I am always inundated with new music and new artists wanting to join Alchemy, but it’s not really easy finding the right artists you feel comfortable working with and feel they would fit in the alchemy puzzle. We do have a few general guidelines as to how we sign new artists. Firstly, we look for originality above all, even if the music is not quite there in terms of production, we would gladly invest the time in developing the artist, as we did with Rinkadink in the beginning and Sonic Species more recently. The next import issue is finding artists we like to spend time with. When you sign an act to your label you end up spending a lot of time on the road together, so we try to choose our artists on that basis, if we can party together, we can work together – it’s as simple as that.
What is the process like of putting together a compilation?
The process is never straight forward to me. I am a bit of a perfectionist when it comes to creating stories with a collection of music, I have a lot of tracks in my bag I am playing all over the world, but when you try and bring a 3 hour set into a 60 minute CD format, it becomes a challenge. I like to work on concept compilations, rather than just a collection of music you like.
You’ve briefly produced alongside Dark Soho (as Groundzero) and Rinkadink (as Whiplash). Do you see yourself returning to producing at any point?
Over the last 10 years or so I’ve been in and out of studios, mainly working with friends. This was all about having fun and hanging out in the studio, never a serious thing as I never aspired to become a performing producer.

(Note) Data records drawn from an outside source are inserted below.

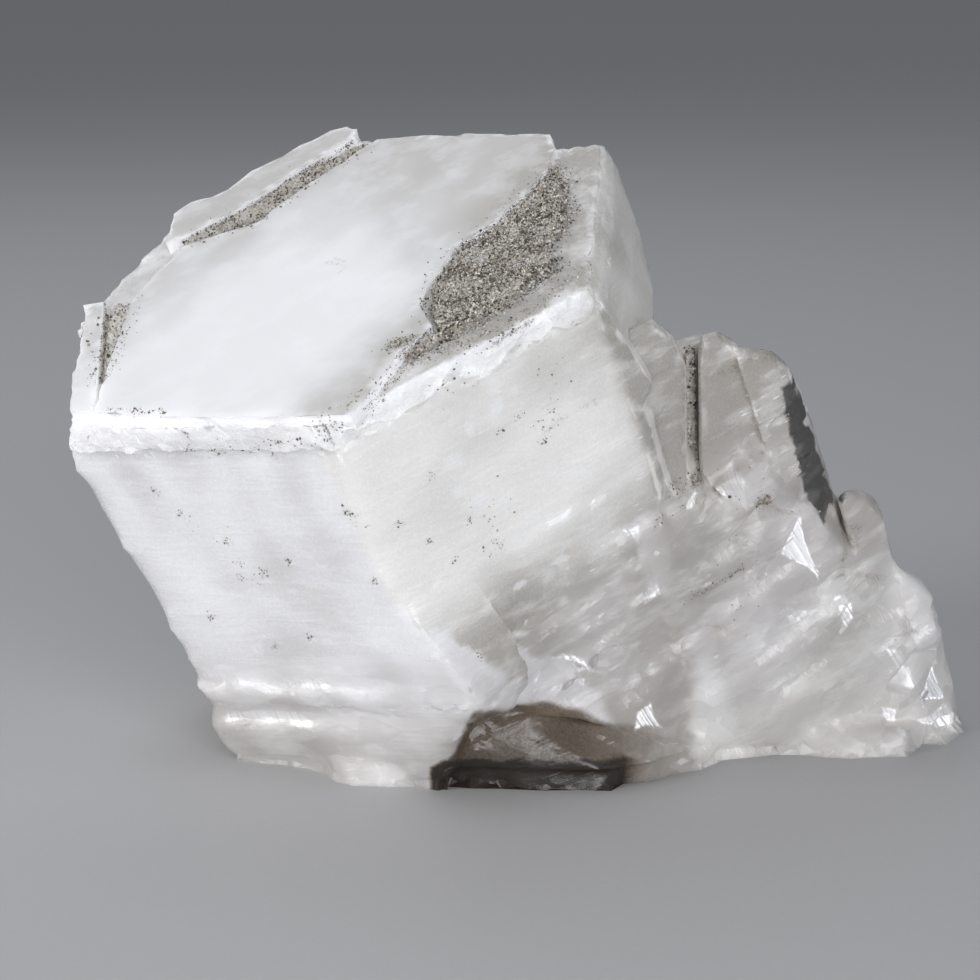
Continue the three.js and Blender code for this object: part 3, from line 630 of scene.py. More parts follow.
def bruises_and_glints(places, normals):
    """How much each place lies in one of the small white marks, partly bruises and partly painted glints."""
    mask = np.zeros(len(places))
    ragged = 0.5 * ripple(places, 0.7, 25)
    for facing, marks in BRUISES_AND_GLINTS.items():
        near = (distance_out(places, facing) > 30) & (normals @ side_normal(facing) > 0)
        for along, level, width, height in marks:
            u = (place_along(places, facing) - along) / width
            v = (places[:, 2] - level) / height
            mask = np.maximum(mask, near * ramp(u * u + v * v + ragged, 1.9, 0.5))
    return mask


def healed(places, normals):
    """Fills the smooth places: their points move onto a curved sheet through the calcite round them."""
    places = places.copy()
    for facing, along, level, reach in SMOOTH_PLACES:
        angle = math.radians(facing)
        u = place_along(places, facing) - along
        v = places[:, 2] - level
        out = distance_out(places, facing)
        away = np.hypot(u, v)
        near = (away < 1.7 * reach) & (out > 24) & (normals @ side_normal(facing) > 0.1)
        terms = np.stack([np.ones_like(u), u, v, u * u, u * v, v * v], axis=1)
        ring = near & (away > reach)
        sheet = terms @ np.linalg.lstsq(terms[ring], out[ring], rcond=None)[0]
        share = near * ramp(away, 1.25 * reach, 0.75 * reach)
        outward = np.array([math.cos(angle), math.sin(angle), 0])
        places += (share * (sheet - out))[:, None] * outward
    return places


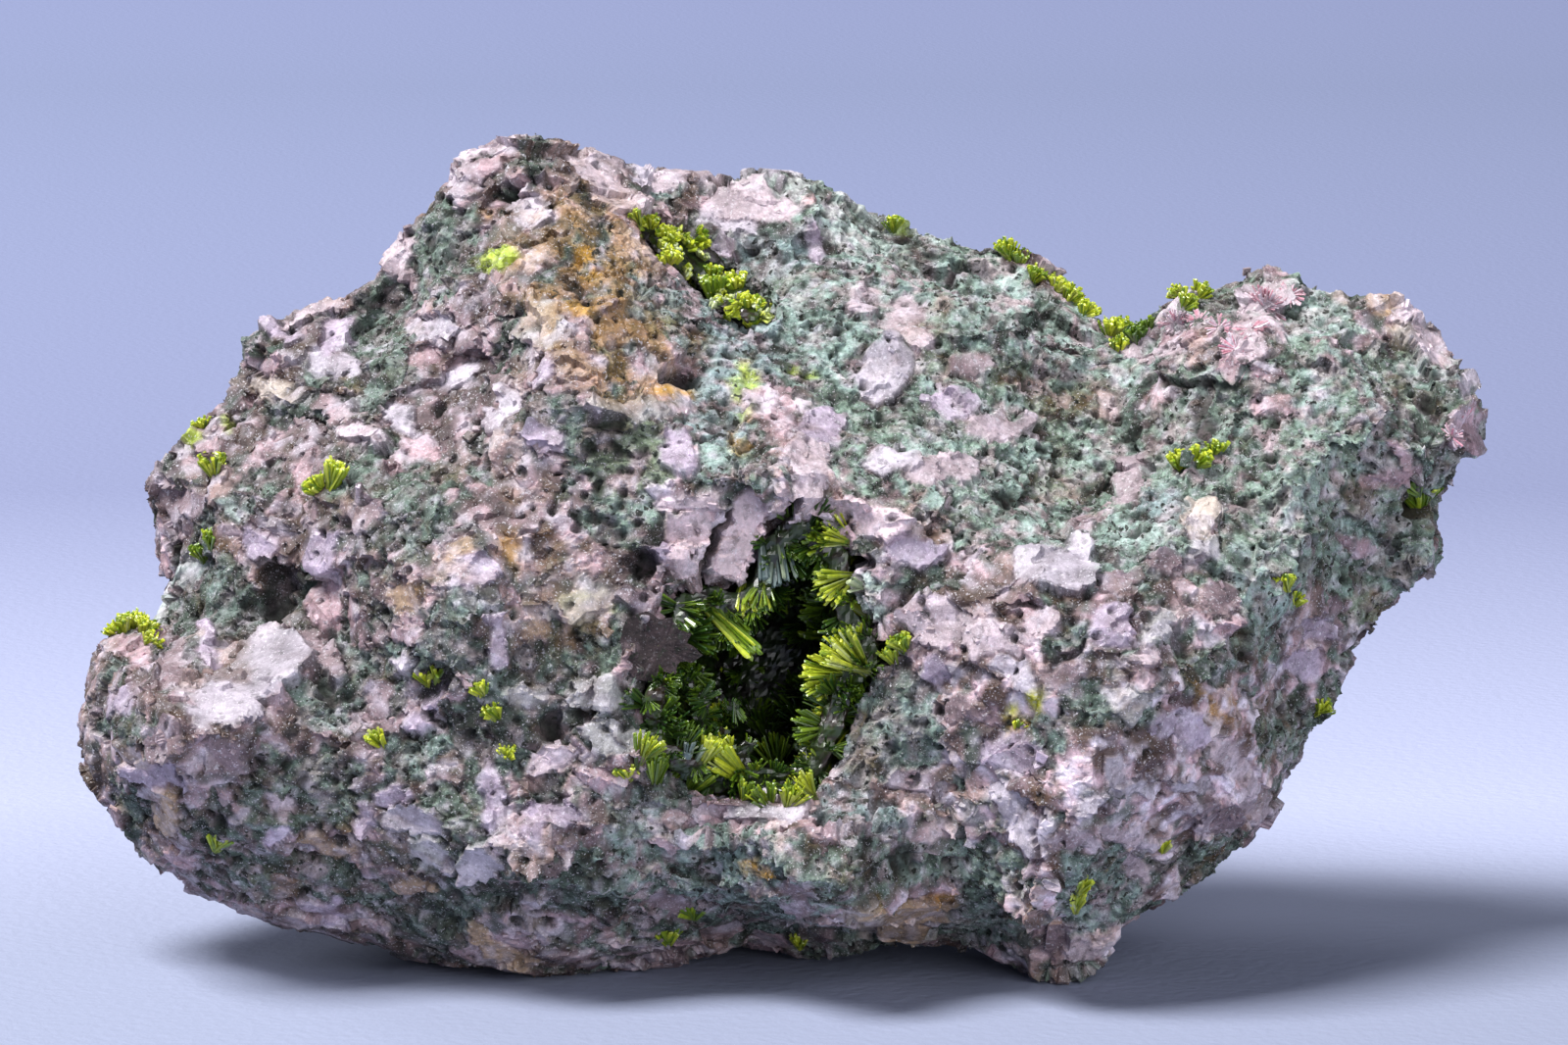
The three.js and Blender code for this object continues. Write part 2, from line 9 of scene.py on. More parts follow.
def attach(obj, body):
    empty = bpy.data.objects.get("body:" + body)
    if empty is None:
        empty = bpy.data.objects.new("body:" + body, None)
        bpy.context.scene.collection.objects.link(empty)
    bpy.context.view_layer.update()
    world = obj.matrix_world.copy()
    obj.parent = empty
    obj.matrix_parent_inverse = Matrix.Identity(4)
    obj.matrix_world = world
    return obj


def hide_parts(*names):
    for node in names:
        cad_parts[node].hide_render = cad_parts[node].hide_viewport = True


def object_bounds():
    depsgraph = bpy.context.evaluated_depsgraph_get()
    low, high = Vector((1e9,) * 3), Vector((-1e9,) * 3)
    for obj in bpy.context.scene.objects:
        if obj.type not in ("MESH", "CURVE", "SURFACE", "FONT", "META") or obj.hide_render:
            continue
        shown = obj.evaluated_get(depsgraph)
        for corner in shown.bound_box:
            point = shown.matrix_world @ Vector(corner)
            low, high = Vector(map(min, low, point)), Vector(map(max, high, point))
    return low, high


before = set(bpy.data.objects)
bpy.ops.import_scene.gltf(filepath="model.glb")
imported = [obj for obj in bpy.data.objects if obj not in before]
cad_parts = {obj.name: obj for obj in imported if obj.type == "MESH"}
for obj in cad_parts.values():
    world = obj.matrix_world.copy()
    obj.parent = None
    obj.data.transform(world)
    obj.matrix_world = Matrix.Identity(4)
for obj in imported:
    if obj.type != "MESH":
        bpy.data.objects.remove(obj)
cad_box = [list(corner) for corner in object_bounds()]
MM = 0.001

# The picture's own frame: where the eye is, and how its pixels lie on the specimen
PICTURE_WIDTH = 1600
PICTURE_MIDDLE = (800, 533)
MM_PER_PIXEL = 80 / 1442
EYE_DISTANCE = 420
EYE_ELEVATION = math.radians(9)
EYE_TARGET = np.array([0.1, -0.45, 24.75])
EYE_SIDE = np.array([1.0, 0.0, 0.0])
EYE_UP = np.array([0.0, math.sin(EYE_ELEVATION), math.cos(EYE_ELEVATION)])
TO_EYE = np.array([0.0, -math.cos(EYE_ELEVATION), math.sin(EYE_ELEVATION)])

VOXEL = 0.19
CRUST_VOXEL = 0.24
SMALL_PIECES = 1
CHLORITE_CRUMBS = int(12000 * SMALL_PIECES)
FELDSPAR_SHARDS = int(3600 * SMALL_PIECES)
# Share of the skin's faces that is kept: first where the picture's eye can't see it, then everywhere
HIDDEN_KEPT = 0.76
SKIN_KEPT = 0.87

# Colours as seen on the specimen, in sRGB
TINTS = {
    "white": (212, 203, 215),
    "pinkwhite": (214, 196, 204),
    "cream": (216, 202, 192),
    # plate is pinkish white, lightened further as painted light, since the plates over the hollow lie in the
    # key light's shade
    "plate": (250, 226, 232),
    "lilac": (200, 184, 204),
    "pink": (200, 170, 178),
    "rose": (212, 138, 158),
    "mauve": (152, 132, 138),
    "dusk": (104, 84, 88),
    "flake": (74, 60, 62),
    "tan": (196, 168, 142),
    "glass": (188, 186, 186),
    "teal": (144, 164, 158),
    "pale": (194, 205, 202),
    "blue": (146, 162, 170),
    "sage": (126, 144, 130),
    "olive": (122, 128, 90),
    "deep": (70, 84, 74),
    "night": (34, 38, 36),
    "rust": (150, 116, 66),
    "orange": (200, 154, 70),
    "earth": (78, 58, 44),
    "yellow": (200, 200, 66),
    "lime": (180, 200, 84),
}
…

I have always been more interested in playing DJ sets that allowed me a lot more creative freedom. Over the last few years, for lack of a better explanation, I became a little lazy and uninspired by the music I was producing. So I took some time out to formulate my ideas, it’s been a while.
You’ve played Boom Festival and Glastonbury, among other large festivals. Is it more important to get noticed within Psytrance, or the music scene as a whole?
With regard to getting noticed, hmm, I think firstly it’s more important to be noticed and respected for your work in Psytrance, and if by doing that you may get noticed by other music scenes, then great. I think if your aim is purely to get broader recognition, you going to find yourself a little lost.
I have been very fortunate to play some of the biggest trance events all over the world over the last year, but it has to be said, the Boom Festival has become my spiritual home. Boom Festival 2004 was my first European international festival booking and when I walked off the decks after my set I had promoters lining up to book me for the next summer events, got 7 bookings on the spot, quite amazing, but then it’s the Boom.
Everyone from around the world gathers there and if you do well, the Boom will do well for you. The Boom works for me on so many levels, it’s never just about the music and the people that run the festival are complete visionaries.
The Boom has always had the rule of booking different artists for each consecutive festival, so as the festival is only every second year, as an artist, you could only play every 4 years, but they love me there and have made an exception. Happy days, I tell ya!
Is it important to return to the scene in South Africa?
It’s always a pleasure for me to return home, but lately its becoming harder to find the time to visit South Africa with my international calendar getting busier every year. At the same time, playing in South Africa annually is very important to me as this is where my roots are.
Everything I am today is all about where I am from. South Africa seems to be quite removed from the trends that exist abroad, I remember a few years back just before playing Vortex I was reading the event page and so many people were not really sure as to who I was, or where I am from, which I found quite funny. But it also showed me that if I do not play in South Africa at least once a year, I will be long forgotten with the influx of new trance-heads in the South African circuit every season.
Thanks for the interview! Any last words before we finish off?
Hope you guys are ready to blast, I sure as hell am. Please keep the Jack Daniels flowing my way while I am playing! See you soon!